The cannonballs are part of a collection of intriguing artifacts unearthed in an archaeological dig at the home of Robert Woods in the Stockade Historic District that began in 2010 and ended earlier this summer. A selection of the findings is on display at Schenectady County Community College through Sept. 20.

At a glance

• A selection of artifacts unearthed from SCCC’s Community Archaeology Program dig at 32 Front St. in Schenectady’s Stockade Historic District is on display outside the entrance to the college’s Begley Library through Sept. 20. The exhibit is open to the public.

• A class on artifact preservation will be held from 6 to 8:30 p.m. Mondays, Oct. 1 through Nov. 19, at SCCC. Students will learn how to preserve historical and cultural material. The class is open to the public and costs $125.

• A course titled “Intro to Museum Exhibits” will be held from 6 to 9 p.m. Tuesdays, Sept. 18 through Oct. 30. Students will learn the basics of exhibit planning and also research, plan and install an exhibit at the Schenectady County Historical Society highlighting the Front Street dig. The class is open to the public and costs $125. For information on either course, contact SCCC’s Office of Workforce Development at 381-1315.

In a glass case outside the Begley Library are artifacts that include a shoe buckle and pottery shards, part of a wine glass stem, two clay marbles, fish scales, a corroded two-tine fork and most of a spoon. There’s also a portion of a cow’s jaw, the teeth

still intact, and tokens that may have been used in games.

“This is the first real physical evidence of soldiers who were here during the French and Indian War,” said archaeologist Louise Basa, an instructor for SCCC’s Community Archaeology Program, who worked on the dig. She pegs the time the artifacts originated to be somewhere between 1754 and 1763.
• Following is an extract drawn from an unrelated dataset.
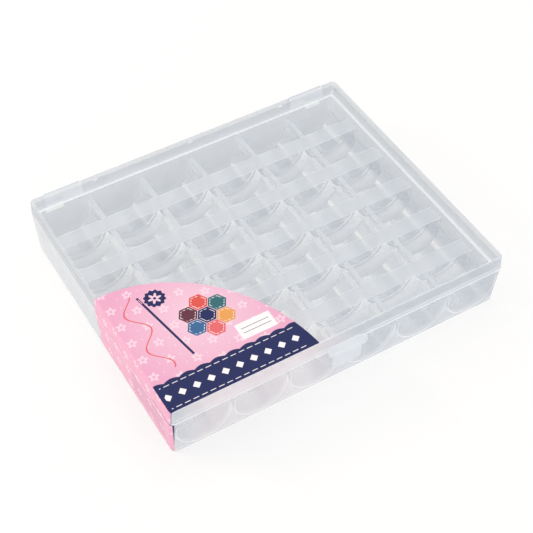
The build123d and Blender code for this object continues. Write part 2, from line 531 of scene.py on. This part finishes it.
def rosette(x, y):
    """One hexagon patch and six round it, each stitched inside its edge."""
    edge_gap = 0.12
    stitch_inset = 0.9
    stitch_width = 0.24
    stitch_pitch = 1.8
    stitch_length = 1.1
    coats = []
    for number, colour in enumerate((NAVY, TEAL, CORAL, PLUM, BLUE, ROSE, AMBER)):
        turn = radians(60 * number - 30)
        reach = PATCH_RADIUS * sqrt(3) if number else 0
        middle = (ROSETTE_MIDDLE[0] + reach * cos(turn), ROSETTE_MIDDLE[1] + reach * sin(turn))
        outside = hexagon(x, y, middle, PATCH_RADIUS)
        dashes = (x + y).repeat(stitch_pitch).line(0, stitch_length)
        stitch = outside.line(-stitch_inset, stitch_width) * dashes
        coats += [(outside.below(-edge_gap), colour), (stitch, PRINT_WHITE)]
    return coats


def badge(x, y):
    """A scalloped navy badge with a pale flower."""
    run = x - BADGE_MIDDLE[0]
    rise = y - BADGE_MIDDLE[1]
    ground = blossom(run, rise, radius=4.2, petals=12, petal_depth=0.3).below(0)
    petals = blossom(run, rise, radius=2.0, petals=6, petal_depth=0.8).below(0)
    eye = distance(run, rise).below(0.6)
    return [(ground, NAVY), (petals - eye, LIGHT_PINK)]


def ruled_panel(x, y):
    """A pale panel with two ruled lines."""
    rule_pitch = 2.2
    rule_width = 0.24
    panel = x.between(-35, -20) * y.between(-46.8, -39)
    rules = y.repeat(rule_pitch).line(0, rule_width) * x.between(-33.5, -21.5) * y.between(-46, -40)
    return [(panel, PRINT_WHITE), (rules, NAVY)]


def navy_band(x, y):
    """A band along the front with a scalloped edge, two rows of stitches and a row of diamonds."""
    rear_edge = -49.6
    scallop_pitch = 6.4
    scallop_rise = 0.9
    rear_stitches = -50.9
    front_stitches = -61
    diamond_row = -56
    diamond_pitch = 6.0
    diamond_reach = 1.7
    scallop = abs((x * (pi / scallop_pitch)).maths("SINE")) * scallop_rise
    ground = (y - scallop).below(rear_edge, 0.12)
    diamonds = (abs(x.repeat(diamond_pitch)) + abs(y - diamond_row)).below(diamond_reach, 0.15)
    marks = stitches(x, y, rear_stitches).most(stitches(x, y, front_stitches), diamonds)
    return [(ground, NAVY), (marks * x.between(-73, -16), PRINT_WHITE)]


def side_print(y, z):
    """Ruled lines and a row of stitches, on the part that is turned down the side."""
    rule_pitch = 2.6
    rule_width = 0.32
    rules = z.repeat(rule_pitch).line(0, rule_width) * z.between(4, 16) * y.between(-56, -30)
    return [(rules, NAVY), (stitches(y, z, 18.2), PRINT_WHITE)]


def label_print():
    """Pink printed paper, lighter towards the middle, and plain on its stuck side."""
    finish = Finish("label_print")
    x, y, z = finish.place()
    out_x, _, out_z = finish.outward()
    side = abs(out_x).above(SIDEWAYS_LEAN)
    top = 1 - side
    stuck = out_z.below(-0.5).most(out_x.above(0.5))
    light = distance(x - LIGHT_MIDDLE[0], y - LIGHT_MIDDLE[1]).below(16, 34)
    top_print = needle_and_thread(x, y) + rosette(x, y) + badge(x, y) + ruled_panel(x, y) + navy_band(x, y)
    picture = finish.layer(
        PINK,
        (light * top, LIGHT_PINK),
        (flowers(x * top + y * side, y * top + z * side) * 0.8, FLOWER_PINK),
        *[(mask * top, colour) for mask, colour in top_print],
        *[(mask * side, colour) for mask, colour in side_print(y, z)],
        (stuck, BACKING),
    )
    return finish.gloss(
        Base_Color=picture,
        Roughness=varied(finish.noise(scale=300), 0.38, 0.08),
        Specular_IOR_Level=PAPER_GLOSS,
        Alpha=1 - finish.ray_is("Shadow", "Diffuse") * PAPER_LET_THROUGH,
    )


def dress_label():
    paper = label_print()
    wear("label_lid", paper)
    wear("label_base", paper)


def look_along(azimuth, elevation, roll=0.0):
    """Turn of a camera or lamp that looks from that side of the box towards it, and its line of sight
    backwards, from angles in degrees."""
    side = radians(azimuth)
    height = radians(elevation)
    tilt = radians(roll)
    back = Vector((sin(side) * cos(height), -cos(side) * cos(height), sin(height)))
    right = Vector((cos(side), sin(side), 0))
    up = back.cross(right)
    rolled_right = right * cos(tilt) + up * sin(tilt)
    rolled_up = up * cos(tilt) - right * sin(tilt)
    return Matrix((rolled_right, rolled_up, back)).transposed(), back


def set_camera():
    lens = bpy.data.cameras.new("camera")
    lens.sensor_width = SENSOR_WIDTH
    lens.lens = SENSOR_WIDTH * FOCAL_PIXELS / PICTURE_SIDE
    camera = bpy.data.objects.new("camera", lens)
    turn, back = look_along(CAMERA_AZIMUTH, CAMERA_ELEVATION, CAMERA_ROLL)
    camera.matrix_world = Matrix.Translation(CAMERA_TARGET + back * CAMERA_DISTANCE) @ turn.to_4x4()
    bpy.context.scene.collection.objects.link(camera)
    bpy.context.scene.camera = camera


def add_lamp(name, azimuth, elevation, away, watts, size, colour=(1, 1, 1), leant=False):
    """An area lamp with its width and height. A leant one has its height in line with the pockets, so
    that each pocket's round floor shows it as one straight line."""
    light = bpy.data.lights.new(name, "AREA")
    light.shape = "RECTANGLE"
    light.size, light.size_y = size
    light.energy = watts
    light.color = colour
    lamp = bpy.data.objects.new(name, light)
    turn, back = look_along(azimuth, elevation)
    if leant:
        length = (Vector((0, 1, 0)) - back * back.y).normalized()
        turn = Matrix((length.cross(back), length, back)).transposed()
    lamp.matrix_world = Matrix.Translation(back * away) @ turn.to_4x4()
    bpy.context.scene.collection.objects.link(lamp)


def set_lamps():
    add_lamp("overhead", azimuth=150, elevation=65, away=1.2, watts=2.0, size=(0.9, 0.9))
    add_lamp("front", azimuth=-20, elevation=25, away=1.4, watts=4.0, size=(0.8, 0.8))
    add_lamp(
        "warm strip",
        azimuth=229.5,
        elevation=29,
        away=1.2,
        watts=4.0,
        size=(0.06, 0.5),
        colour=(1, 0.84, 0.6),
        leant=True,
    )


def set_world():
    """A pale studio, white where it is seen directly, in a reflection or through a piece."""
    world = bpy.data.worlds.new("studio")
    world.use_nodes = True
    studio = Nodes(world.node_tree)
    strength = studio.ray_is("Camera", "Glossy", "Transmission") * (1 - STUDIO_LIGHT) + STUDIO_LIGHT
    background = studio.add("ShaderNodeBackground", {}, {"Color": FULL_WHITE, "Strength": strength})
    studio.add("ShaderNodeOutputWorld", {}, {"Surface": background})
    bpy.context.scene.world = world


def floor_paint():
    """Matt white, lifted towards plain white where it is seen, so that it keeps a soft shadow."""
    finish = Finish("pale_floor")
    seen = finish.ray_is("Camera", "Glossy", "Transmission")
    matt = finish.add("ShaderNodeBsdfDiffuse", {}, {"Color": (0.97, 0.97, 0.97, 1)})
    white = finish.add("ShaderNodeEmission", {}, {"Color": FULL_WHITE, "Strength": 1.0})
    return finish.surface(finish.add("ShaderNodeMixShader", {}, {0: seen * FLOOR_LIFT, 1: matt, 2: white}))


def lay_floor():
    reach = FLOOR_SIDE / 2
    mesh = bpy.data.meshes.new("floor")
    corners = [(x * reach, y * reach, 0) for x, y in ((-1, -1), (1, -1), (1, 1), (-1, 1))]
    mesh.from_pydata(corners, [], [(0, 1, 2, 3)])
    mesh.materials.append(floor_paint())
    floor = bpy.data.objects.new("floor", mesh)
    bpy.context.scene.collection.objects.link(floor)


dress_shells()
dress_label()
set_camera()
set_lamps()
set_world()
lay_floor()

bpy.context.scene.view_settings.view_transform = "Standard"
bpy.context.scene.cycles.transparent_max_bounces = MOST_LAYERS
“The bones tell us about what they were eating, and so you have the cow that was probably supplied to the Army. The fish they probably caught in the river. The pottery they either brought with them or purchased, and it’s all English,” she explained.

Although the history of the relics is fascinating, the main point that Basa stressed is that without proper conservation, all of the artifacts on display would eventually be lost.

She held up a photo of an iron buckle found in the dig, perhaps once used to secure a flap on a bag. It was bloated with rust and barely recognizable. “That’s the best example of why you have to conserve it, because this is rotting,” she said. The same buckle, after conservation, was still rusty-looking but much thinner and more true to its original form. And thanks to the conservation process, it won’t deteriorate further, she said.

The artifacts on display were all in rough condition when they were discovered, said Darrell Pinckney, an instructor with SCCC’s archaeology program who preserved the findings in the exhibit.

“They were unstable; they were covered in rust. A lot of them were deteriorating because what happened was when they were retrieved from their soil deposit, you opened up a new environmental condition, which upset the equilibrium for the artifacts that it took them so long to reach while they were settled in the ground,” he explained.

As soon as artifacts are exposed to changes in humidity, temperature, air conditions and soil conditions, they begin to deteriorate rapidly, he said.

To conserve the Colonial-era treasures, Pinckney immersed them in gentle cleaning solutions, soaked them multiple times in distilled water to remove soluble salts and impregnated them with solutions like polyethylene glycol and resin to maintain their integrity and preserve them.

In October and November, Pinckney is teaching a class in artifact preservation at SCCC for anyone who wants to become more familiar with how to preserve historic and cultural material.

“It’s not just something archaeology students can find value in. This is also great for people who have collections at home, maybe folks who work at historical societies, so that they become more familiar with the process of conservation. … And it teaches them how to maintain a good environment for your objects so they last for many, many years.”

If nothing had been done to preserve the cannonballs featured in the SCCC exhibit and they were simply placed in an exhibit case, they probably would have corroded away completely in 20 years, Pinckney noted.

The objects in the exhibit are very important to preserve because they tell a story about Schenectady’s past — about the soldiers that came here from England in the 1700s, about the local militia that was with them and about how this area functioned as the “Gateway to the West.”

“It’s that old hackneyed phrase, but they’re coming through here, they’re gathering. Schenectady was building bateaux; Schenectady was sending carpenters with the soldiers to the West to help build forts,” Basa explained.

The time period was one when people were moving away from alchemy and turning to chemistry, she said.

“It’s just the stirrings, the beginnings. They know how to do a lot of things, but they don’t know all the processes that allow them to be done. But glassmaking is becoming very sophisticated; they’re using a copper alloy base and being able to put gilt on it to make it shine better. The ceramics are going through all sorts of different chemical alterations to make them shinier and better. It’s an age of experimentation, stirrings of major consumerism,” she said.